To that end, and in light of the current season, here are ten pointers toward making your videogame scary as hell. Once you achieve that, you're already halfway to heaven.
TEN
"Fear" is actually a blanket term for a whole litany of related, though subtly different, forms of discomfiture. Decide right off what particular kind of fear (or mix of fears) you mean to explore. Focus is everything; do you want to evoke worry? Anxiety? Terror? Horror? Paranoia? Panic? Dread? They all cause different physiological responses, and are all triggered somewhat differently. My tip: if you want to truly affect the player, go after the deepest and most lingering, yet most abstract fears – anxiety, dread. Subtle things that nevertheless build up under a person's skin until he's too stiff to go on. It's hard to just brush off a generalized sense of malaise, as there's no specific target to defuse it.
NINE
Decide how you're going to evoke your fear of choice – through what associations. I'll tell you right here: don't rely on learned fears: personal phobias or established iconography. Once you start quoting verses from the Bible or throwing around Lovecraft references, or sticking in bats or snakes just because you're creeped out by them, you're losing yourself in abstraction. Consider this: not everyone cares about Christian mythology; a lot of people think Lovecraft is dull and overwrought. (Personally, I love his prose.) Unless you start thinking about them pretty deeply, Zombies aren't innately scary at all. Actually they're kind of funny, with the groaning and the stumbling. What you want to do is draft a scenario based on a specific universal fear – something deeply personal – and then thematically derive all further emotion from some aspect of that scenario.

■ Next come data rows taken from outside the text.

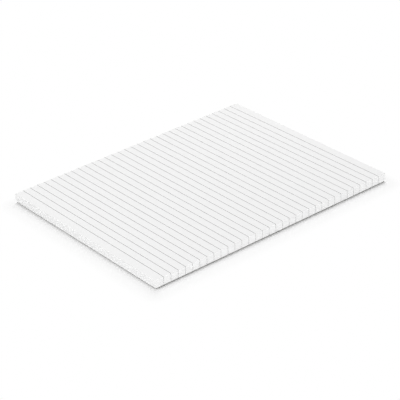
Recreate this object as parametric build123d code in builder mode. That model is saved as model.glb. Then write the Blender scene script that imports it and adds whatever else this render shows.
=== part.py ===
from build123d import *

import math
import os

# A ruled writing pad: a block of paper sheets gummed along its head edge on a chipboard back.
# Millimetres. +X runs across the page, +Y up the page towards its gummed head, +Z up.
# The origin is the middle of the pad's underside.

# Sheets of writing paper
SHEET_WIDTH = 203.2
SHEET_LENGTH = 254.0
SHEET_COUNT = 70
SHEET_THICKNESS = 0.104

# Ruling, printed off both long edges of every sheet
FOOT_MARGIN = 8.6  # foot edge to the middle of the first rule
HEAD_MARGIN = 7.5  # least distance from the middle of the last rule to the head edge
RULE_PITCH = 7.42
RULE_WIDTH = 0.35
INK_DEPTH = 0.05  # how far the ink soaks into the paper

# Chipboard back, cut before it is gummed and knocked up level with the sheets at the head
BOARD_THICKNESS = 1.5
BOARD_INSET = 0.9  # how far the sheets overhang it at the foot and both long edges
BOARD_EDGE_RADIUS = 0.15  # the three free lower edges, worn round

# Padding glue, a skin brushed over the head edges of the sheets and the board
GLUE_THICKNESS = 0.3
GLUE_EDGE_RADIUS = 0.15  # all round its outer face, where it has drawn back as it dried

# Worked out from the sizes above
BLOCK_HEIGHT = SHEET_COUNT * SHEET_THICKNESS
BOARD_WIDTH = SHEET_WIDTH - 2 * BOARD_INSET
BOARD_LENGTH = SHEET_LENGTH - BOARD_INSET
HEAD_Y = (SHEET_LENGTH - GLUE_THICKNESS) / 2
FOOT_Y = HEAD_Y - SHEET_LENGTH
RULE_COUNT = math.floor((SHEET_LENGTH - FOOT_MARGIN - HEAD_MARGIN) / RULE_PITCH) + 1
FIRST_RULE_Y = FOOT_Y + FOOT_MARGIN
RULE_PLANES = [Plane.XZ.offset(-FIRST_RULE_Y - RULE_PITCH * rule) for rule in range(RULE_COUNT)]

STANDING = (Align.CENTER, Align.MIN)
UP_TO_THE_HEAD = (Align.CENTER, Align.MAX, Align.MIN)

# Ruling: each rule crosses the top sheet and runs down both long edges of the block
with BuildPart() as ruling:
    with BuildSketch(*RULE_PLANES):
        with Locations((0, BOARD_THICKNESS)):
            Rectangle(SHEET_WIDTH, BLOCK_HEIGHT, align=STANDING)
            Rectangle(
                SHEET_WIDTH - 2 * INK_DEPTH,
                BLOCK_HEIGHT - INK_DEPTH,
                align=STANDING,
                mode=Mode.SUBTRACT,
            )
    extrude(amount=RULE_WIDTH / 2, both=True)
ruling.part.label = "ruling"

# Sheets: one trimmed block, less the inked strips that the ruling fills
with BuildPart() as sheet_block:
    with Locations((0, HEAD_Y, BOARD_THICKNESS)):
        Box(SHEET_WIDTH, SHEET_LENGTH, BLOCK_HEIGHT, align=UP_TO_THE_HEAD)
    add(ruling.part, mode=Mode.SUBTRACT)
sheet_block.part.label = "sheet_block"

# Back: a board a little smaller than the sheets, its lower edges rounded but for the head's
with BuildPart() as backing_board:
    with Locations((0, HEAD_Y)):
        Box(BOARD_WIDTH, BOARD_LENGTH, BOARD_THICKNESS, align=UP_TO_THE_HEAD)
    underside_edges = backing_board.faces().sort_by(Axis.Z)[0].edges().sort_by(Axis.Y)
    fillet(underside_edges[:-1], radius=min(BOARD_EDGE_RADIUS, 0.8 * BOARD_THICKNESS))
backing_board.part.label = "backing_board"

# Glue: a skin over the heads of the sheets and the board, its outer face rounded off all round
with BuildPart() as padding_glue:
    with BuildSketch(Plane.XZ.offset(-HEAD_Y)):
        Rectangle(BOARD_WIDTH, BOARD_THICKNESS, align=STANDING)
        with Locations((0, BOARD_THICKNESS)):
            Rectangle(SHEET_WIDTH, BLOCK_HEIGHT, align=STANDING)
    extrude(amount=-GLUE_THICKNESS)
    outer_edges = padding_glue.faces().sort_by(Axis.Y)[-1].edges()
    fillet(outer_edges, radius=min(GLUE_EDGE_RADIUS, 0.8 * GLUE_THICKNESS))
padding_glue.part.label = "padding_glue"

os.makedirs("parts", exist_ok=True)
export_step(ruling.part, "parts/ruling.step")
export_step(sheet_block.part, "parts/sheet_block.step")
export_step(backing_board.part, "parts/backing_board.step")
export_step(padding_glue.part, "parts/padding_glue.step")
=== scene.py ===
import math
import random

import bpy
from mathutils import Matrix, Vector, noise


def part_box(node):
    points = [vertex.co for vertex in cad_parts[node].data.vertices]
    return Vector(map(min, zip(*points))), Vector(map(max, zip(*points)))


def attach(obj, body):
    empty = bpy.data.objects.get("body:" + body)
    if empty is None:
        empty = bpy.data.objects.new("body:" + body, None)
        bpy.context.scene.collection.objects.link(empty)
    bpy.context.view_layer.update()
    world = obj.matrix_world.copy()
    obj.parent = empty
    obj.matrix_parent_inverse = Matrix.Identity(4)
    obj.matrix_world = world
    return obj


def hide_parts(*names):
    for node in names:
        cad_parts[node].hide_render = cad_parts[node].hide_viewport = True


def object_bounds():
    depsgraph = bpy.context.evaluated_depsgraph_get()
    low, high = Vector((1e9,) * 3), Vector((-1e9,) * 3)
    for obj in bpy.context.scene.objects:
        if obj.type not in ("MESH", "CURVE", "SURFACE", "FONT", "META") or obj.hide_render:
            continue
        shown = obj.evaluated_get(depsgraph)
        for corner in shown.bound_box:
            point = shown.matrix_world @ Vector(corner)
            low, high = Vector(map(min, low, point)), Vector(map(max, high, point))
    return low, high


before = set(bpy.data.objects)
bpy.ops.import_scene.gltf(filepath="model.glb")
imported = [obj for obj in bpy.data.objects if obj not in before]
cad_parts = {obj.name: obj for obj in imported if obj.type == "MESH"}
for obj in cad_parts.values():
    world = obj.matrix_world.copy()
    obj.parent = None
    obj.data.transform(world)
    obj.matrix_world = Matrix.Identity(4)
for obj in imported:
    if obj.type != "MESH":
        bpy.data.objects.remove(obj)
cad_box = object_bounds()

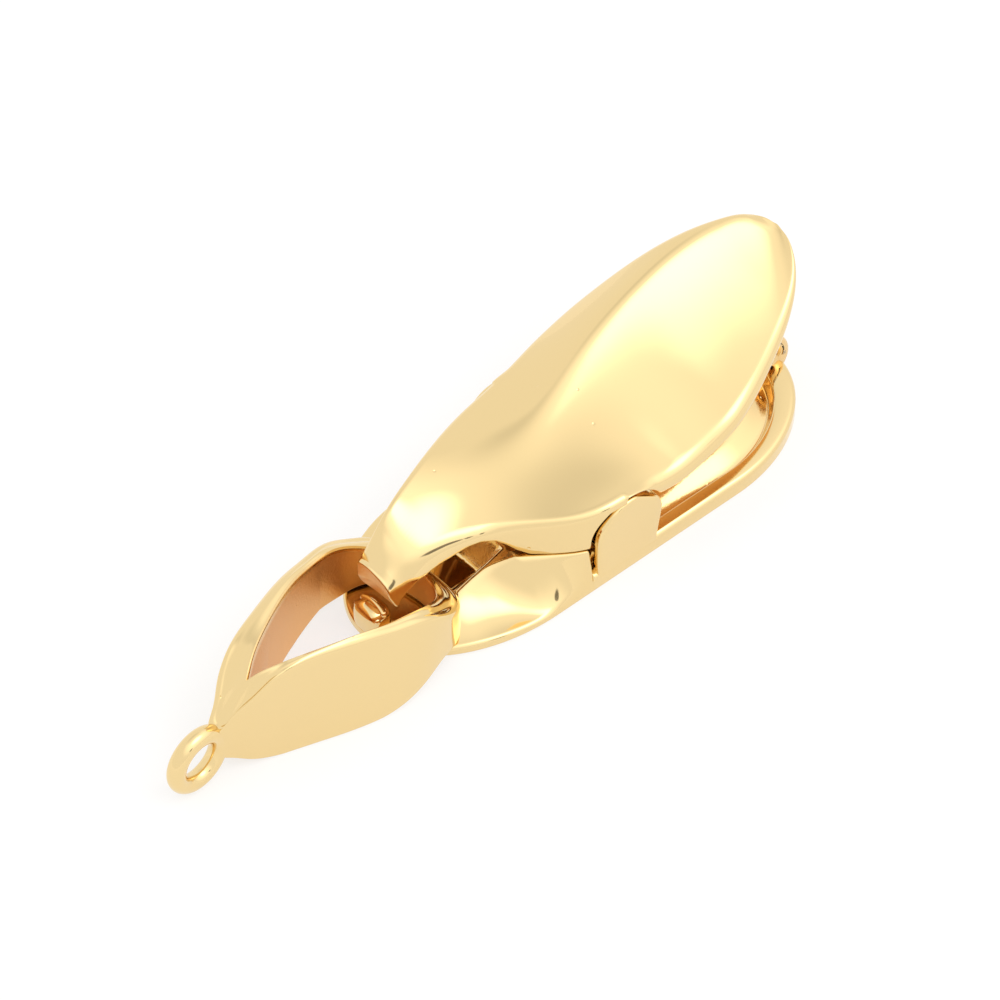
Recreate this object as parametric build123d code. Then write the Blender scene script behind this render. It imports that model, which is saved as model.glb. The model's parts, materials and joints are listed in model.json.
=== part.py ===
from build123d import *
import os

os.makedirs("parts", exist_ok=True)

# A clip clasp with a leaf-shaped link, in millimetres.
# X runs from the link towards the thumb end, Z is up, and the base rests on Z = 0.
# X = 0 is the hinge pin, and Y = 0 the middle plane of the base.

# Base plate and tray
base_rear = 12.85
base_front = 11.05
base_half_width = 4.7
rear_rounding = 6.35
front_rounding = 7.1
plate_thickness = 0.5
rim_height = 0.5
rim_side_width = 0.7
rim_rear_width = 1.15

# Hinge
pin_height = 2.5
pin_radius = 0.6
pin_clearance = 0.03
pin_cover = 0.35
ear_radius = 1.9
ear_thickness = 1.0
ear_flat = 0.26
ear_flat_angle = 55.0
ear_foot_width = 3.3
ear_foot_shift = 0.25
ear_gap = 0.12
lug_thickness = 0.9
lug_radius = 1.15
lug_neck_width = 1.85
lug_side_gap = 0.15

# Shoulders in front of the ears
deck_height = 1.85
deck_reach = 3.7
shoulder_reach = 9.0
shoulder_inset = 0.12
flare_height = 0.6
flare_reach = 6.4

# Mouth, where the link's end bar lies
mouth_radius = 3.75
mouth_behind_pin = 10.15
nose_height = 1.65
nose_width = 1.6
nose_length = 1.25
nose_top_length = 0.45
nose_bulge = 0.25
rib_radius = 0.16
rib_step = 0.42
rib_sink = 0.08

# Eye at the rear end of the base
eye_radius = 1.3
eye_width = 1.5
eye_hole_radius = 0.55
eye_edge = 0.3
eye_lift = 0.35
eye_overhang = 0.35

# Lever
lever_front = 10.45
lever_rear = 13.9
lever_half_width = 4.7
lever_height = 8.15
lever_wall = 0.65
ridge_to_edge = 0.1
under_overrun = 0.1
cheek_thickness = 0.75
cheek_gap = 0.15
cheek_reach = 2.75
cheek_slope = 0.9
tip_gap = 0.2
tip_hook_length = 0.75
tip_hook_slope = 0.25
beak_clearance = 0.45
beak_rise = 0.25

# Link
link_length = 13.2
link_half_width = 3.3
link_height = 5.3
link_wall = 0.8
link_bar_height = 2.05
link_bar_gap = 0.12
link_bar_to_pin = 7.45
link_shift = 0.2
link_yaw = 6.0
link_tip_length = 1.8
link_tip_half_width = 0.38
link_hole_tip_half_width = 0.15
ring_sink = 0.8
ring_radius = 1.25
ring_wire_radius = 0.42
ring_seam = 75.0

# Lever sections from the tip to the thumb end.
# along: share of the lever's length. near, far: edges as shares of the half width.
# near_z, ridge_z, far_z: heights as shares of the lever's height. ridge: ridge line as a share of the half width.
# bowl, flank: bulge of the near and the far slope as shares of the height, hollow where negative.
LEVER_COLUMNS = ("along", "near", "far", "near_z", "ridge", "ridge_z", "far_z", "bowl", "flank")
LEVER_ROWS = (
    (0.000, 0.17, 0.17, 0.337, 0.00, 0.355, 0.337, 0.010, 0.010),
    (0.053, 0.24, 0.26, 0.445, 0.02, 0.535, 0.480, 0.020, 0.020),
    (0.131, 0.32, 0.42, 0.525, 0.07, 0.640, 0.565, 0.025, 0.020),
    (0.230, 0.46, 0.66, 0.550, 0.06, 0.655, 0.555, 0.015, 0.020),
    (0.336, 0.88, 0.86, 0.570, 0.00, 0.655, 0.535, -0.020, 0.020),
    (0.430, 1.00, 0.95, 0.605, 0.00, 0.725, 0.565, -0.030, 0.020),
    (0.553, 1.00, 0.96, 0.475, 0.22, 0.860, 0.590, -0.050, 0.030),
    (0.676, 0.98, 0.93, 0.590, 0.34, 0.945, 0.720, -0.080, 0.030),
    (0.800, 0.83, 0.84, 0.755, 0.42, 0.995, 0.850, -0.085, 0.020),
    (0.902, 0.53, 0.74, 0.845, 0.46, 1.000, 0.895, -0.060, 0.010),
    (0.963, 0.24, 0.62, 0.855, 0.42, 0.945, 0.885, -0.020, 0.005),
    (1.000, -0.06, 0.38, 0.848, 0.20, 0.866, 0.856, 0.003, 0.003),
)

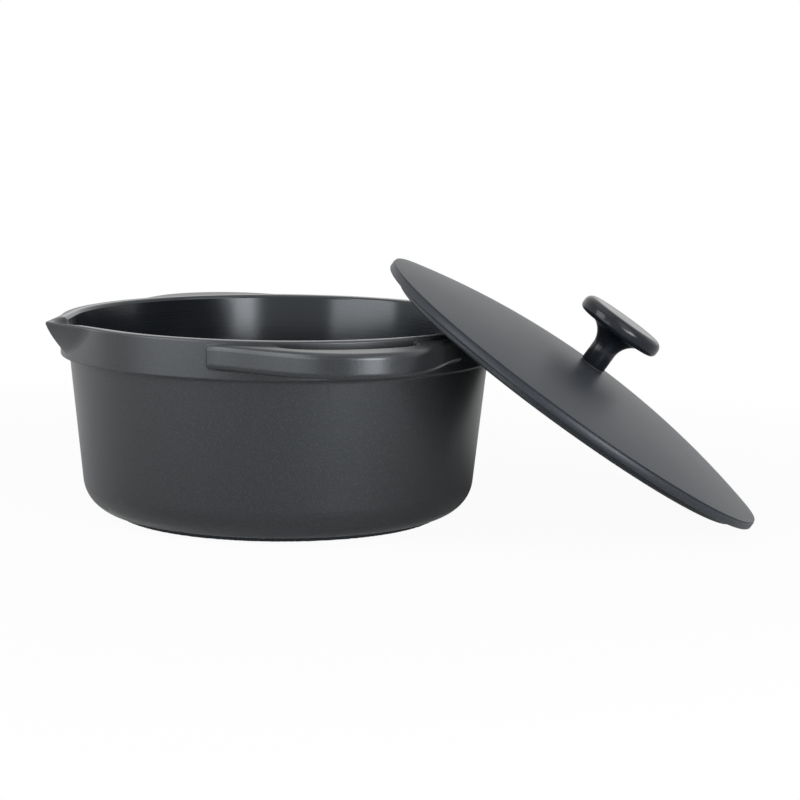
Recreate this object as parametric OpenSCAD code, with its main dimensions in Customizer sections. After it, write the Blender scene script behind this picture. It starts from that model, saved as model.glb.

A big reason why Silent Hill works so well is that nearly the entire game is based on a widower's loss of his young daughter. Notice the balance here: someone who feels weak and helpless (men don't have the social network that women do, so he will be essentially alone in the world), charged with protecting someone legitimately weak and helpless. More than an obligation, though, that awkward charge would be one of the few things keeping a single father going. If then the daughter vanishes... well, hell. There's a whole box of panic, waiting to blow up. You've just taken away the only thing holding an emotionally needy man together; you've already made his worst nightmare come true.
EIGHT
Which brings us to the next point: fear must have a purpose. It must be grounded in something real, something comprehensible, something mundane. As far as scale is concerned, it doesn't pay to be grand Nobody really cares if a whole town is razed, especially if they don't know anyone in it; that's just a statistic. As all emotional is personal and private, for fear to be strong its basis must be deeply personal. Explore normal people's most private weaknesses – those parts of their minds held up by bailing wire and twine, which they try so hard to hide – and snip the supports; then watch their worlds start caving in. If you want to load in some secondary emotions – guilt or sadness, say – this method is the key. It all depends on what cords you choose to snip. Who are your characters? What are their flaws? Once you've determined that, you can easily keep twisting the knife, triggering further associated emotions through the initial pain.
SEVEN
Create a sense of isolation. Again, emotions are a personal thing; they're the foundation for our personality. It's when that foundation is challenged – when someone kicks out our crutches and leaves us crawling, mentally – that fear takes us over. The best way to emphasize the personal nature of fear – to allow a person to dwell in his own weaknesses – is to make him feel all alone in his feelings. The player must feel helpless, both physically and emotionally; alone in a void, with only their scant wits to guide them. In this situation, the only purpose to the empathy or security of another character is to provide contrast; to give the player another temporary and partial crutch – such that when that empathy or security is removed, the loneliness becomes all the starker.
SIX
Similarly, you need to create a sense of anticipation – of dread. The longer you can stretch out the tension before releasing it, the better. The player needs at all times to just know that something awful is about to happen, that something terrible is just around the corner – and that he really, really doesn't want to continue. The moment something horrible or frightening actually occurs, that tension goes away – as fear itself is never nearly as strong as the fear of fear. Therefore once you reveal that the things the player is meant to be afraid of aren't really so bad – that they're something physical, that can be examined or fended off or destroyed – then however horrible they are, their power becomes defined. The player need no longer fear their potential – which removes the player's fear from the subjective, and shifts it to something objective. Something that can be dealt with. At that point, you've lost your grip on the player.